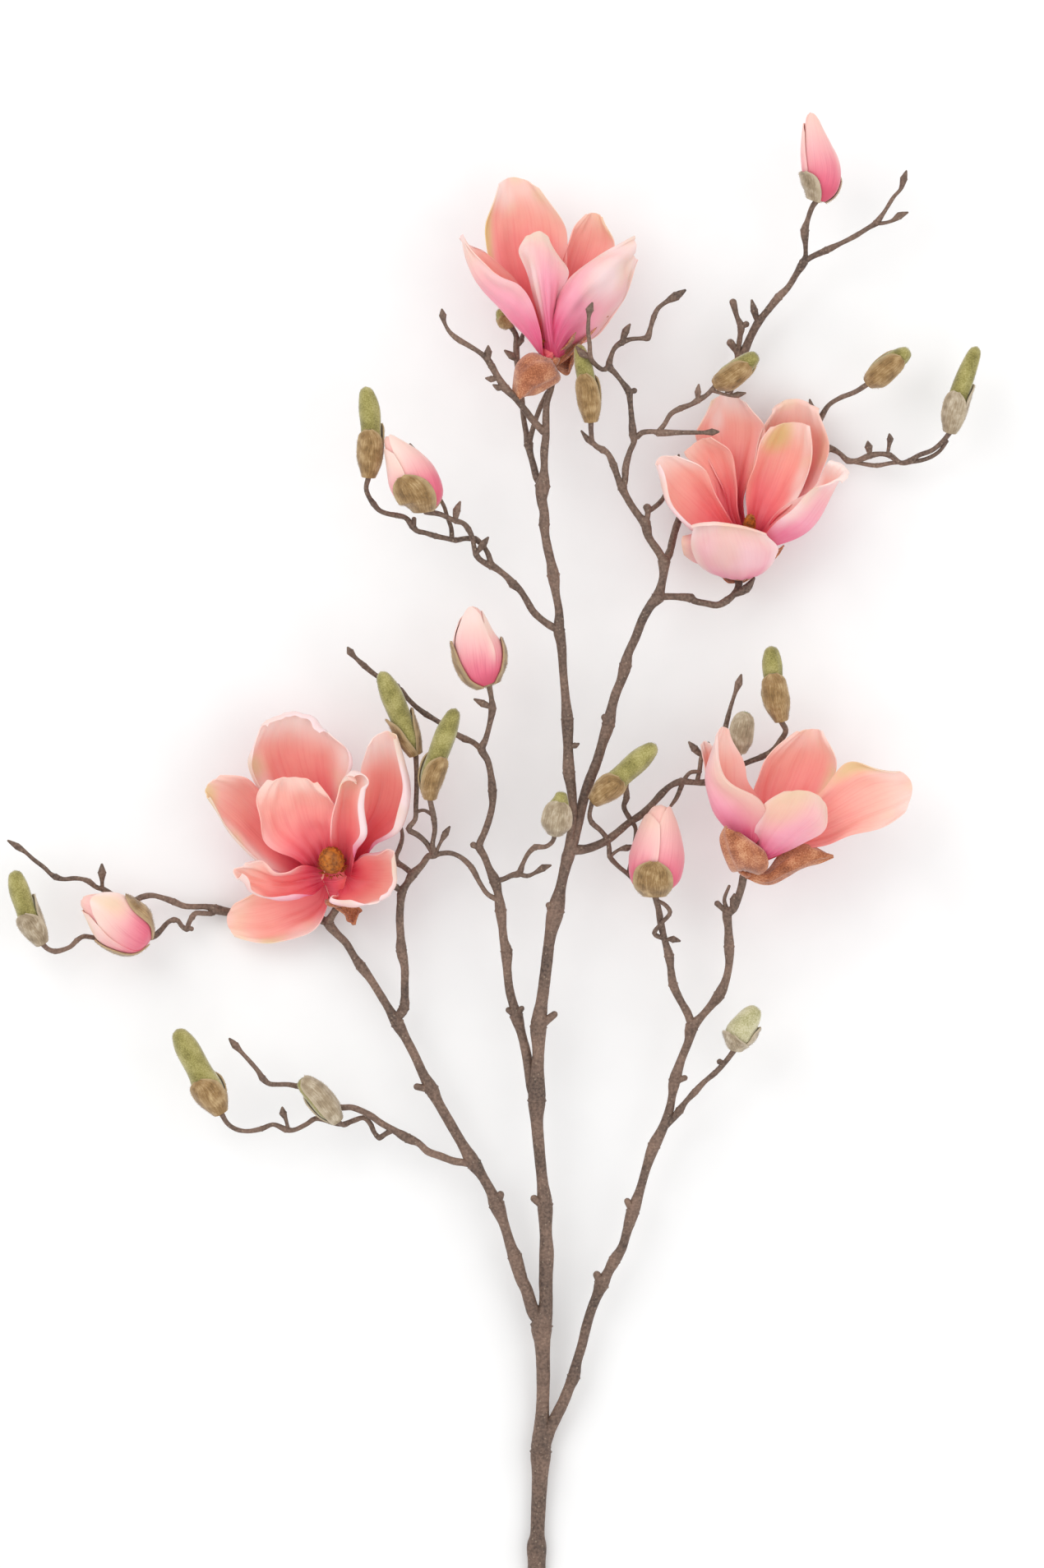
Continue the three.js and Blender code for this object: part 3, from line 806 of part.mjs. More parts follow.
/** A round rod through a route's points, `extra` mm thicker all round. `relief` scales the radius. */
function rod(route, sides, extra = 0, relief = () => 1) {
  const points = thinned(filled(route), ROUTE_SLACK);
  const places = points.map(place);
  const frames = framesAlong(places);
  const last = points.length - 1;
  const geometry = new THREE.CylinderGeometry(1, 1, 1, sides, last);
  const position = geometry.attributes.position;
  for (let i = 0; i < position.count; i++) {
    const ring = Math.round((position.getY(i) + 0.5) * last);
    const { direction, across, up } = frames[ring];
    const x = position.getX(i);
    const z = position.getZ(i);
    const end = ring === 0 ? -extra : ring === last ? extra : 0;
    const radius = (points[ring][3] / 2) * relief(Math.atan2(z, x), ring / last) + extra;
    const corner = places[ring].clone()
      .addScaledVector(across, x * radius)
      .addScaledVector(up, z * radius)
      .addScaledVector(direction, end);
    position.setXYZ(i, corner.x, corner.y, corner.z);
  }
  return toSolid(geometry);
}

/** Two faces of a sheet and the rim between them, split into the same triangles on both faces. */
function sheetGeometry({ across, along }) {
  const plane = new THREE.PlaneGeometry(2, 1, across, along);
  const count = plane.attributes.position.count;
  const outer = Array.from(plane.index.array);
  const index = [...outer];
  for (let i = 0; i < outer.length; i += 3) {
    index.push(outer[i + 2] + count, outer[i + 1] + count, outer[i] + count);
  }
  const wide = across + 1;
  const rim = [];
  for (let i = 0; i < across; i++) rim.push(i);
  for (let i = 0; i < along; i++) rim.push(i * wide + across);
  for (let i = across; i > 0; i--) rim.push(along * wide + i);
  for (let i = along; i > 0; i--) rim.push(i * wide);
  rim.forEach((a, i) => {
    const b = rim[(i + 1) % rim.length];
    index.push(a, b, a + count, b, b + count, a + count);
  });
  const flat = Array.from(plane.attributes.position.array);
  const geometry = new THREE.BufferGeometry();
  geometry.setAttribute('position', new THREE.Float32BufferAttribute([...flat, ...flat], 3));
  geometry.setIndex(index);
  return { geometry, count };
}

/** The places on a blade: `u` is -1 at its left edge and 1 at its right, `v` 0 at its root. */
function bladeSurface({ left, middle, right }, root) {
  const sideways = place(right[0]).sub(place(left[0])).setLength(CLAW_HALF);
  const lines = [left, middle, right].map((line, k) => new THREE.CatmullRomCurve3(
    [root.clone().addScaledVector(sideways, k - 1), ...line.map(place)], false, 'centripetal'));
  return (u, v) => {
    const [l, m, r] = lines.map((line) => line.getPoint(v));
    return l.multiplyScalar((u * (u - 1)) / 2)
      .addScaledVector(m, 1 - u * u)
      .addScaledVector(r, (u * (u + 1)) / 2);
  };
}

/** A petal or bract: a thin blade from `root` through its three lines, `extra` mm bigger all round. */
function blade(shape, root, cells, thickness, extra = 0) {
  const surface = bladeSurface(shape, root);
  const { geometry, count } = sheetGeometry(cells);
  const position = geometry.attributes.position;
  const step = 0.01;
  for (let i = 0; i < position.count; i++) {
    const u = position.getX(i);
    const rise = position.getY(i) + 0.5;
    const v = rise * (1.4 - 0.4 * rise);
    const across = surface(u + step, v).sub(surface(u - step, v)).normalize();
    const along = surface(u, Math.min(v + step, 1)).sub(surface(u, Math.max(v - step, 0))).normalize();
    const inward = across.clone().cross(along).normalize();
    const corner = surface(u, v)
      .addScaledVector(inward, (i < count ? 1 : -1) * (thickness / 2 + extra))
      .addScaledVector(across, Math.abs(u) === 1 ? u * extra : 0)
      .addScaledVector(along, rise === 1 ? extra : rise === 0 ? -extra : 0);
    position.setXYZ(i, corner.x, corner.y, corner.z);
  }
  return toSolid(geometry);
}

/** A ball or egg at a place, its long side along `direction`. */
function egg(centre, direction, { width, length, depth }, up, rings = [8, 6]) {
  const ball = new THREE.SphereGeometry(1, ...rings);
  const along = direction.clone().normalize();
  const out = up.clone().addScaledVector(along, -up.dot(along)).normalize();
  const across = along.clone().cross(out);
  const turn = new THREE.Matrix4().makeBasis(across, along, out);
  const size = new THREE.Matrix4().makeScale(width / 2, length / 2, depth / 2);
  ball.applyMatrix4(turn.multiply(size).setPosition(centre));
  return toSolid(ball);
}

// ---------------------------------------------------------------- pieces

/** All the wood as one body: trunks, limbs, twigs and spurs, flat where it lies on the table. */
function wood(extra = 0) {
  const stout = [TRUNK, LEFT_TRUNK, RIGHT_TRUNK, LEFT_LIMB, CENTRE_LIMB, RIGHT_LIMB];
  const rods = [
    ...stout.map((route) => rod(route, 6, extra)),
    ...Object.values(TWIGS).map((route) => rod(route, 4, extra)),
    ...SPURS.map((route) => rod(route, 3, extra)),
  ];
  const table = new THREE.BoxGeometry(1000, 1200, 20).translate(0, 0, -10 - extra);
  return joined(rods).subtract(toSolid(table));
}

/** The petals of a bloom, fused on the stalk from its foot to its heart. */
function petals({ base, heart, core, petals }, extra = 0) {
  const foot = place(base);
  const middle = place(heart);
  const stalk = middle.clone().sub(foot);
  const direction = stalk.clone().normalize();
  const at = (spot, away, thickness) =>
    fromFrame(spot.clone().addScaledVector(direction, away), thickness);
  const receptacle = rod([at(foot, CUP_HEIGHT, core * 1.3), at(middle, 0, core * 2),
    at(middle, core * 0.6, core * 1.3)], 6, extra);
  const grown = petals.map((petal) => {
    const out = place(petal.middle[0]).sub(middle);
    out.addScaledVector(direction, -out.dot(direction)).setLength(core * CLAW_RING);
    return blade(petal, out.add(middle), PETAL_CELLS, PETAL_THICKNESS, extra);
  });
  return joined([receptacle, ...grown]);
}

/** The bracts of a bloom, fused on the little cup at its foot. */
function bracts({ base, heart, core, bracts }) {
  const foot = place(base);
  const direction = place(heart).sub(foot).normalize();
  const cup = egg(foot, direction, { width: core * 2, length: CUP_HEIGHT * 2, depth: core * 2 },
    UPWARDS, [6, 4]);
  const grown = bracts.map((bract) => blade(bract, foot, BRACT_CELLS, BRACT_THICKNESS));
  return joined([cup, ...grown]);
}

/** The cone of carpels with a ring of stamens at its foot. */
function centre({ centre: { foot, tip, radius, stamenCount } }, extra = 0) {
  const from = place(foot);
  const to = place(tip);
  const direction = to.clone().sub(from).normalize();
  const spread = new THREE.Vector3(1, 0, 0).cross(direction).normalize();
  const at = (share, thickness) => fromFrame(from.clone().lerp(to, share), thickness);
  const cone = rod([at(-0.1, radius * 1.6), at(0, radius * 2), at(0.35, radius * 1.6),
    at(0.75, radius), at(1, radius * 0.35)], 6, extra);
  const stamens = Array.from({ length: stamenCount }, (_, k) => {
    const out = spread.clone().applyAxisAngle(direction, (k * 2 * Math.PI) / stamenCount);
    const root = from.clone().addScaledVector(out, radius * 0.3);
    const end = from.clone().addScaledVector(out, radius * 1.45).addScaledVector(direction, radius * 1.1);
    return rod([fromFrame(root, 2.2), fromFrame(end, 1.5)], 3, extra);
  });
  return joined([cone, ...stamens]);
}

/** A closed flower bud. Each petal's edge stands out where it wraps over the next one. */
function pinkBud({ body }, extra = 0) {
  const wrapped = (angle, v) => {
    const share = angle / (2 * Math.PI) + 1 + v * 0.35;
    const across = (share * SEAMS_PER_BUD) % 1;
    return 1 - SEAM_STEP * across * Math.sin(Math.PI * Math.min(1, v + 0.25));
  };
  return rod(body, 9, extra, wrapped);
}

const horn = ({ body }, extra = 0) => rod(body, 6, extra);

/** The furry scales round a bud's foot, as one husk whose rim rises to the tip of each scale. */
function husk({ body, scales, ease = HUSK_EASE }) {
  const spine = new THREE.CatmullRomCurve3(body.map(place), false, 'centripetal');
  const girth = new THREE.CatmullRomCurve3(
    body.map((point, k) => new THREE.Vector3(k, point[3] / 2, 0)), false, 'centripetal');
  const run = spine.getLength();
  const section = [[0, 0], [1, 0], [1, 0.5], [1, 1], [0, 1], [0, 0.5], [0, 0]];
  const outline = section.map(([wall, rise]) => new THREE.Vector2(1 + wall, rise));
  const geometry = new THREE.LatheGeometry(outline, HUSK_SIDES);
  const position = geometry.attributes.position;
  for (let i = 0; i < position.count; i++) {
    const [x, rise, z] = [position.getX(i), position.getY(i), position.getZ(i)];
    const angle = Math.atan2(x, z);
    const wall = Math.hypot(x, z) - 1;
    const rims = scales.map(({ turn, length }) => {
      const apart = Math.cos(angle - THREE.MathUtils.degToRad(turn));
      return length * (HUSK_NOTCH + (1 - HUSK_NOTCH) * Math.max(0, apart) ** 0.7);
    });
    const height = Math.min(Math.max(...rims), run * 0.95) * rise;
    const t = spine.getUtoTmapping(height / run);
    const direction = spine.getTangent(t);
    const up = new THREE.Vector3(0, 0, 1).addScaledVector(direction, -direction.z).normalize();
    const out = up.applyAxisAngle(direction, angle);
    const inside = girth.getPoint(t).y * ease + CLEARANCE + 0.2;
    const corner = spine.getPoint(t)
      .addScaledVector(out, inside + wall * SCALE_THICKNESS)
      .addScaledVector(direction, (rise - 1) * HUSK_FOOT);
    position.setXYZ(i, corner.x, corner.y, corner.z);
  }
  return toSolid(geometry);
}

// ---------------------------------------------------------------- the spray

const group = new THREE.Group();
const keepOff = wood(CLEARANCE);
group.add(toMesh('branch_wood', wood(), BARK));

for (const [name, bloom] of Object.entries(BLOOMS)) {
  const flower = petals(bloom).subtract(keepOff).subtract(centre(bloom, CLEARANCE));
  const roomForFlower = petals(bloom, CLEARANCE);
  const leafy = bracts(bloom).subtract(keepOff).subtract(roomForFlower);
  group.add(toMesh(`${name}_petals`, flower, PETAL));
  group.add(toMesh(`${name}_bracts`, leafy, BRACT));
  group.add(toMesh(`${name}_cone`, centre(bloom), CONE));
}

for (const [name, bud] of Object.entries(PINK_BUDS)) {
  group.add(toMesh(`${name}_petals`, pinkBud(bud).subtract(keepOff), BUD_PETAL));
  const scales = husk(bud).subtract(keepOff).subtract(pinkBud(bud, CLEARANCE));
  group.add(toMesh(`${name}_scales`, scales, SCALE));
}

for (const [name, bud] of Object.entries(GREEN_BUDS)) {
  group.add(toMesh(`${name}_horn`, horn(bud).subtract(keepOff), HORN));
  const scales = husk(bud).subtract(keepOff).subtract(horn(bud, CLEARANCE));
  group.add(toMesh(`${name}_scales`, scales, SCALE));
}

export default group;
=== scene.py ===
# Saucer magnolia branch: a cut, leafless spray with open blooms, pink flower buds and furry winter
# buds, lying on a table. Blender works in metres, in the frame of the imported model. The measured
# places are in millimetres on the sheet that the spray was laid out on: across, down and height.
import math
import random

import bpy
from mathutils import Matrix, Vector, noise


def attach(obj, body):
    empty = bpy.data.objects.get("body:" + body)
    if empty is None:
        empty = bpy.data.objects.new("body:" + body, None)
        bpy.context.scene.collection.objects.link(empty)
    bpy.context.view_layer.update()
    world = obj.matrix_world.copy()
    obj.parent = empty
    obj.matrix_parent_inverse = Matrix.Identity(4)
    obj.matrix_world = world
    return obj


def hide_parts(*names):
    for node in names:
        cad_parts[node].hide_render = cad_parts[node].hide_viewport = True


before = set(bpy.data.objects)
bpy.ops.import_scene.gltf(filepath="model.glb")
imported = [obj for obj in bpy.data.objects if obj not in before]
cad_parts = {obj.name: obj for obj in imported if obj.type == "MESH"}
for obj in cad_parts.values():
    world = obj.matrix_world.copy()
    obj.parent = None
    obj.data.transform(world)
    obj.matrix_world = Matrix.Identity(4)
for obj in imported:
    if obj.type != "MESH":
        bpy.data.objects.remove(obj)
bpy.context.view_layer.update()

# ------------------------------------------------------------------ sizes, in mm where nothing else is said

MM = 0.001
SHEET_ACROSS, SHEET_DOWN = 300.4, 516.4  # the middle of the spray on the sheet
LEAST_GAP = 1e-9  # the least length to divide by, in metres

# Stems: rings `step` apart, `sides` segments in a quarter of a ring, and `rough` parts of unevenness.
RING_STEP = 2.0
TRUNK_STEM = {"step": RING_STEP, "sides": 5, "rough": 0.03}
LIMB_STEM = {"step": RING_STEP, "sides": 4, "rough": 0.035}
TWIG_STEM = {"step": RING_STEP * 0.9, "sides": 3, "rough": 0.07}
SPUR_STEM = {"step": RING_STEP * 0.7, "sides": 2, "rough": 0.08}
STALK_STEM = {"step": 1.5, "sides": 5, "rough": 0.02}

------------

Aim of the task: Repeat, without change, each line of the data above from the one that contains "obj.matrix_world = Matrix.Identity(4)" through the final line, counting both.

Worked solution:
    obj.matrix_world = Matrix.Identity(4)
for obj in imported:
    if obj.type != "MESH":
        bpy.data.objects.remove(obj)
bpy.context.view_layer.update()

# ------------------------------------------------------------------ sizes, in mm where nothing else is said

MM = 0.001
SHEET_ACROSS, SHEET_DOWN = 300.4, 516.4  # the middle of the spray on the sheet
LEAST_GAP = 1e-9  # the least length to divide by, in metres

# Stems: rings `step` apart, `sides` segments in a quarter of a ring, and `rough` parts of unevenness.
RING_STEP = 2.0
TRUNK_STEM = {"step": RING_STEP, "sides": 5, "rough": 0.03}
LIMB_STEM = {"step": RING_STEP, "sides": 4, "rough": 0.035}
TWIG_STEM = {"step": RING_STEP * 0.9, "sides": 3, "rough": 0.07}
SPUR_STEM = {"step": RING_STEP * 0.7, "sides": 2, "rough": 0.08}
STALK_STEM = {"step": 1.5, "sides": 5, "rough": 0.02}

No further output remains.